Vous vous faites trimbaler par le vaste monde afin d’entasser dans vos petites boîtes les images des merveilles plus ou moins bien conservées que surent édifier, ou peindre, ou sculpter, les hommes d’autrefois, parce que vous êtes bien incapables d’en faire autant, feignants… Vous construisez à la va-vite des merdes dont il ne restera rien et vous allez au bout du monde verser un pleur sur ce qui reste des temps où l’on bâtissait comme si l’on croyait à l’éternité.
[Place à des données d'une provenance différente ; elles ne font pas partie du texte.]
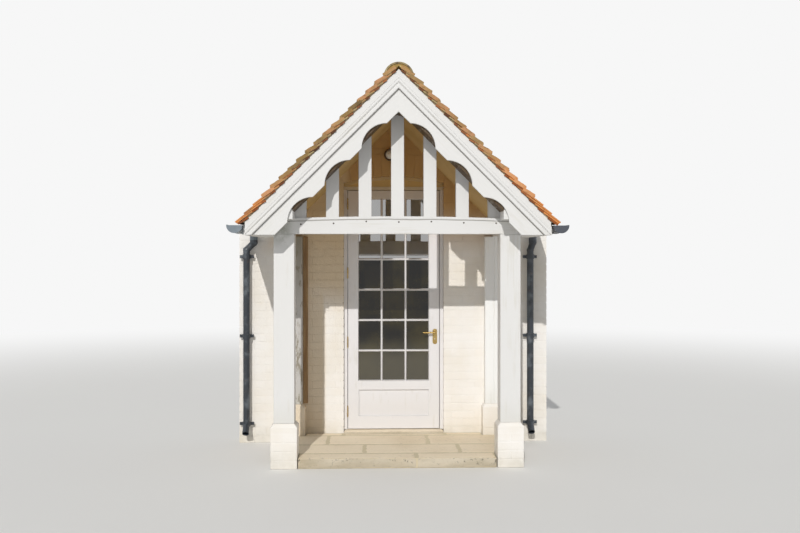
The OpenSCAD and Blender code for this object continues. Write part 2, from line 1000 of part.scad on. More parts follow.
module hinges_door_side() {
    color(brass) at_hinges() {
        hinge_knuckles(1, pin_radius + pin_clearance);
        hinge_flap(1, -leaf_x - flap_thickness, -leaf_x);
    }
}

// Door leaf: stiles, rails and glazing bars
module pane_openings() {
    for (i = [0:pane_columns - 1])
        for (j = [0:pane_rows - 1])
            translate([-glass_x + i * (pane_width + bar_width),
                glass_bottom + j * (pane_height + bar_width)])
                square([pane_width, pane_height]);
}

// One face of every pane splayed from the glass out to the face of the bars
module pane_splays(y, side) {
    depth = bar_depth / 2 - glass_rebate;
    grow = (bar_width - bar_nose) / 2;
    inner_y = y - side * depth;
    intersection() {
        for (i = [0:pane_columns - 1]) {
            left = -glass_x + i * (pane_width + bar_width);
            translate([0, 0, glass_bottom - grow])
                linear_extrude(glass_top - glass_bottom + 2 * grow)
                    polygon([[left, inner_y], [left + pane_width, inner_y],
                        [left + pane_width + grow, y], [left + pane_width + grow, y + side * far],
                        [left - grow, y + side * far], [left - grow, y]]);
        }
        for (j = [0:pane_rows - 1]) {
            low = glass_bottom + j * (pane_height + bar_width);
            translate([-glass_x - grow, 0, 0]) rotate([90, 0, 90])
                linear_extrude(2 * (glass_x + grow))
                    polygon([[inner_y, low], [inner_y, low + pane_height],
                        [y, low + pane_height + grow], [y + side * far, low + pane_height + grow],
                        [y + side * far, low - grow], [y, low - grow]]);
        }
    }
}

module door_leaf() {
    bar_front = leaf_middle - bar_depth / 2;
    color(paint_white) difference() {
        union() {
            upright(door_set_back, leaf_back) difference() {
                translate([-leaf_x, leaf_bottom]) square([2 * leaf_x, leaf_height]);
                translate([-glass_x, glass_bottom]) square([2 * glass_x, glass_top - glass_bottom]);
                translate([-glass_x, panel_bottom]) square([2 * glass_x, panel_height]);
            }
            upright(bar_front, bar_front + bar_depth) difference() {
                translate([-glass_x, glass_bottom]) square([2 * glass_x, glass_top - glass_bottom]);
                pane_openings();
            }
        }
        pane_splays(bar_front, -1);
        pane_splays(bar_front + bar_depth, 1);
        translate([handle_x, 0, lever_z]) rotate([-90, 0, 0])
            cylinder(h = far, r = spindle_radius + 1);
    }
}

module door_glass() {
    color(glass_tint) upright(leaf_middle - glass_thickness / 2, leaf_middle + glass_thickness / 2)
        pane_openings();
}

// Panel with a raised field on both faces
module door_panel() {
    color(paint_white) intersection() {
        panel_slice(glass_x);
        panel_rise();
    }
}

module panel_slice(half) {
    translate([0, 0, panel_bottom]) linear_extrude(panel_height) panel_section(half);
}

module panel_section(half) {
    edge = panel_edge / 2;
    field = panel_field / 2;
    translate([0, leaf_middle]) polygon([[-half, -edge], [-half + panel_border, -field],
        [half - panel_border, -field], [half, -edge], [half, edge], [half - panel_border, field],
        [-half + panel_border, field], [-half, edge]]);
}

module panel_rise() {
    translate([-glass_x, 0, panel_bottom + panel_height / 2]) rotate([0, 90, 0])
        linear_extrude(2 * glass_x) panel_section(panel_height / 2);
}

// Handle plates, one on each face, and the levers on their spindle
module plate_outline() {
    round_end = plate_width / 2;
    straight = plate_height / 2 - round_end;
    keyhole = 4;
    difference() {
        union() {
            translate([-round_end, -straight]) square([plate_width, 2 * straight]);
            for (y = [-straight, straight])
                translate([0, y]) circle(round_end);
        }
        translate([0, lever_rise]) circle(spindle_radius + 1);
        translate([0, keyhole_z - plate_level]) {
            circle(keyhole);
            translate([-keyhole / 2, -2.75 * keyhole]) square([keyhole, 2.75 * keyhole]);
        }
    }
}

module handle_plates() {
    color(brass) for (y = [door_set_back - plate_thickness, leaf_back])
        upright(y, y + plate_thickness) translate([handle_x, plate_level]) plate_outline();
}

module door_levers() {
    front = door_set_back - lever_stand;
    back = leaf_back + lever_stand;
    color(brass) translate([handle_x, 0, lever_z]) {
        translate([0, front, 0]) rotate([-90, 0, 0]) cylinder(h = back - front, r = spindle_radius);
        for (y = [front, back])
            translate([0, y, 0]) lever_arm();
    }
}

module lever_arm() {
    sphere(spindle_radius);
    rotate([0, -90, 0]) cylinder(h = lever_length, r1 = spindle_radius, r2 = lever_radius);
    translate([-lever_length, 0, 0]) sphere(lever_radius);
}

wall_left();
wall_right();
wall_over_door();
door_sill();
landing();
pier_front_left();
pier_front_right();
pier_back_left();
pier_back_right();
post_front_left();
post_front_right();
post_back_left();
post_back_right();
tie_beam();
plate_left();
plate_right();
gable_struts();
ridge_board();
rafters_left();
rafters_right();
barge_rafter_left();
barge_rafter_right();
ceiling_left();
ceiling_right();
tiles_left();
tiles_right();
ridge_tiles();
bargeboard_left();
bargeboard_right();
barge_moulding_left();
barge_moulding_right();
eaves_boards_left();
eaves_boards_right();
gutter_left();
gutter_right();
downpipe_left();
downpipe_right();
roof_flashing();
frame_jamb_left();
frame_jamb_right();
frame_head();
light_ring();
light_globe();
hinges_frame_side();
hinges_door_side();
door_leaf();
door_glass();
door_panel();
handle_plates();
door_levers();
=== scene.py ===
# %% [markdown]
# # An entrance porch, dressed piece by piece
# The frame below holds every part of the porch as plain solids at their real size. This lesson
# gives each one its real surface: brick courses under thick masonry paint, riven stone, brushed
# and weathered timber, handmade clay tiles, cast iron, lead, brass and glass. Nothing moves away
# from the place that the frame gives it.

# %% Load the frame
import math
import random

import bmesh
import bpy
from mathutils import Matrix, Vector, noise


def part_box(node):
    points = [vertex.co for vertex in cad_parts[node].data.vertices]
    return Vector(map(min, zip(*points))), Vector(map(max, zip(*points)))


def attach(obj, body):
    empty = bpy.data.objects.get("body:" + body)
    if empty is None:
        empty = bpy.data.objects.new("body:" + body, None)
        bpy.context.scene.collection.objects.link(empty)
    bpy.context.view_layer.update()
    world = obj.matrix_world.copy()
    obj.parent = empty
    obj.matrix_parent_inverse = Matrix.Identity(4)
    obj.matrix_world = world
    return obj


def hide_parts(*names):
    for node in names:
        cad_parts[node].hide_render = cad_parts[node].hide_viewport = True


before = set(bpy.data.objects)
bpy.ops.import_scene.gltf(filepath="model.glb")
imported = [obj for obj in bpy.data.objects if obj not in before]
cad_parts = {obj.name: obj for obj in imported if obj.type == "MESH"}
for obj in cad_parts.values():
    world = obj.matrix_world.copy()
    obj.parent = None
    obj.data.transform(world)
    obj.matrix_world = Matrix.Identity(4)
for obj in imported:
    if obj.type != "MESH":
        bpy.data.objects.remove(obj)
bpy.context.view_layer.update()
MM = 0.001

# %% [markdown]
# ## The camera
# The picture was taken with a normal lens from eye height, a little left of the middle. A level
# camera keeps the posts upright, and a small vertical shift slides the picture instead of
# tilting the camera, as an architect's camera does.

# %% Camera
FILM_WIDTH = 36
LENS = 43.2
SHIFT = -0.0144
EYE = (-0.265, -9.31, 1.81)
TURNED_RIGHT = math.radians(2)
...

Vous pleurez sur les Pyramides mais n’avez nulle envie de construire les Pyramides[3].

La France lâche son industrie, lâche son agriculture, et s’équipe à bride abattue en « infrastructures touristiques », genre Disneyland et le reste. La France a choisi. Les Allemands auront l’industrie, les Italiens, les Espagnols, l’agriculture… Ils gagneront du fric, ils viendront le dépenser en France. La France a choisi le tourisme. La France sera le bronze-cul de l’Europe, son Luna-Park, son Las Vegas, son casino et son bordel.

Un pays qui a vitalement besoin des ressources du tourisme est un pays de mendigots.